SHORT PROBLEM: Below is a listing; copy all of it exactly.

COLLECTED DATA:

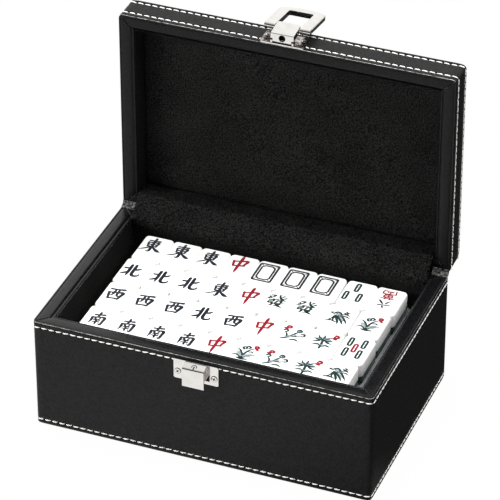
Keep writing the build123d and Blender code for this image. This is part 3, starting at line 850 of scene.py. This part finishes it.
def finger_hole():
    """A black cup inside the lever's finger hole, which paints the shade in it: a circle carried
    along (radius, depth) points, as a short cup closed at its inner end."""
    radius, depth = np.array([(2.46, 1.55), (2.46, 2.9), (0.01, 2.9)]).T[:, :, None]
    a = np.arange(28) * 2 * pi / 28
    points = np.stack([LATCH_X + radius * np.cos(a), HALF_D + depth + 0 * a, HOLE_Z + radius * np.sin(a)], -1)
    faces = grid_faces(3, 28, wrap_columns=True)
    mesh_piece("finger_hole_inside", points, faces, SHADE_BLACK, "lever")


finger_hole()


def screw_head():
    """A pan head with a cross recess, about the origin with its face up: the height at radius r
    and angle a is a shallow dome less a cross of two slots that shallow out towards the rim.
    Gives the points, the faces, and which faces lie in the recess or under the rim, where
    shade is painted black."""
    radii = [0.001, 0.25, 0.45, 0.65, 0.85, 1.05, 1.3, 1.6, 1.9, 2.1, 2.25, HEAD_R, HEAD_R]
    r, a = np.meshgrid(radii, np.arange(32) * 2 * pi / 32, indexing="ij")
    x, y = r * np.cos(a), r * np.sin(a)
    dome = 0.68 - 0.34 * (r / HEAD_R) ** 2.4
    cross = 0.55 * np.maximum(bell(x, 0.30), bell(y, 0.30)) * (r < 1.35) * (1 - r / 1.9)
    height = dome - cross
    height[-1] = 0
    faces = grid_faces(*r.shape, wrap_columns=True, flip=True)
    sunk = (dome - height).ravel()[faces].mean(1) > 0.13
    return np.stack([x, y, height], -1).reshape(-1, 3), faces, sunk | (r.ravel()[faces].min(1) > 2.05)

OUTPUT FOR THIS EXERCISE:
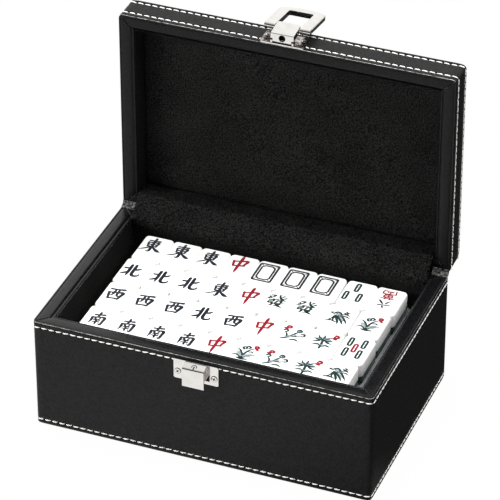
Keep writing the build123d and Blender code for this image. This is part 3, starting at line 850 of scene.py. This part finishes it.
def finger_hole():
    """A black cup inside the lever's finger hole, which paints the shade in it: a circle carried
    along (radius, depth) points, as a short cup closed at its inner end."""
    radius, depth = np.array([(2.46, 1.55), (2.46, 2.9), (0.01, 2.9)]).T[:, :, None]
    a = np.arange(28) * 2 * pi / 28
    points = np.stack([LATCH_X + radius * np.cos(a), HALF_D + depth + 0 * a, HOLE_Z + radius * np.sin(a)], -1)
    faces = grid_faces(3, 28, wrap_columns=True)
    mesh_piece("finger_hole_inside", points, faces, SHADE_BLACK, "lever")


finger_hole()


def screw_head():
    """A pan head with a cross recess, about the origin with its face up: the height at radius r
    and angle a is a shallow dome less a cross of two slots that shallow out towards the rim.
    Gives the points, the faces, and which faces lie in the recess or under the rim, where
    shade is painted black."""
    radii = [0.001, 0.25, 0.45, 0.65, 0.85, 1.05, 1.3, 1.6, 1.9, 2.1, 2.25, HEAD_R, HEAD_R]
    r, a = np.meshgrid(radii, np.arange(32) * 2 * pi / 32, indexing="ij")
    x, y = r * np.cos(a), r * np.sin(a)
    dome = 0.68 - 0.34 * (r / HEAD_R) ** 2.4
    cross = 0.55 * np.maximum(bell(x, 0.30), bell(y, 0.30)) * (r < 1.35) * (1 - r / 1.9)
    height = dome - cross
    height[-1] = 0
    faces = grid_faces(*r.shape, wrap_columns=True, flip=True)
    sunk = (dome - height).ravel()[faces].mean(1) > 0.13
    return np.stack([x, y, height], -1).reshape(-1, 3), faces, sunk | (r.ravel()[faces].min(1) > 2.05)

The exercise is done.